INVESTMENT OF GIFTED FUNDS IN TAX-FREE INVESTMENTS

       The impact of the clubbing provisions under Section 64 can be effectively blunted by investing the gifted funds in such investments, the income of which is totally free from income-tax under Section 10 of the Income-tax Act. Tax-free investments of this type would enable the transferor to claim that no liability to income-tax would arise in his case on income from such investments, notwithstanding the fact that such investments have been made by the transferee spouse or son’s wife out of the funds gifted by the transferor. Moreover, the accumulated income from such tax-free investments can be reinvested in taxable investments as per the planning suggested earlier, since such ‘income from accumulated income’ would be outside the purview of Section 64 of the Income-tax Act. This point will be well appreciated from the Illustration given below:

Illustration: Mr. P gives a gift of Rs.10,00,000 to his wife Mrs. P. Mrs. P invests the same in a debt-based Mutual Fund yielding 6% annual dividend. At the end of the first year, the interest of Rs.60,000 received by Mrs. P on the gifted amount of Rs.10,00,000 would not attract the clubbing provisions, since the said income would be totally exempt under Section 10(35) of the Income-tax Act. If the tax free interest of Rs.60,000 is invested by Mrs. P in a private deposit bearing 12% interest per annum, for the second year, the interest received by her would be Rs.60,000 on the gifted amount of Rs.10,00,000 invested in the Mutual Fund and Rs.7,200 being interest on the amount of Rs.60,000 invested in the private deposit.
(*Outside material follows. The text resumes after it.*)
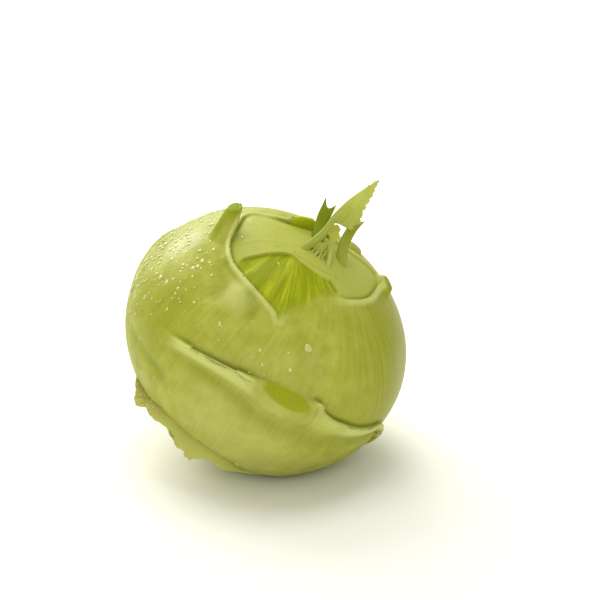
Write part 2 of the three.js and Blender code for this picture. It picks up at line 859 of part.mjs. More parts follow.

For the second year, the income of Rs.60,000 would be exempt under Section 10(35) and income of Rs.7,200 representing ‘income from accumulated income’ would be outside the scope of Section 64 and hence not liable for clubbing with the income of her husband. The same position can be continued in the subsequent years and by playing smart, the clubbing provisions can be lawfully avoided.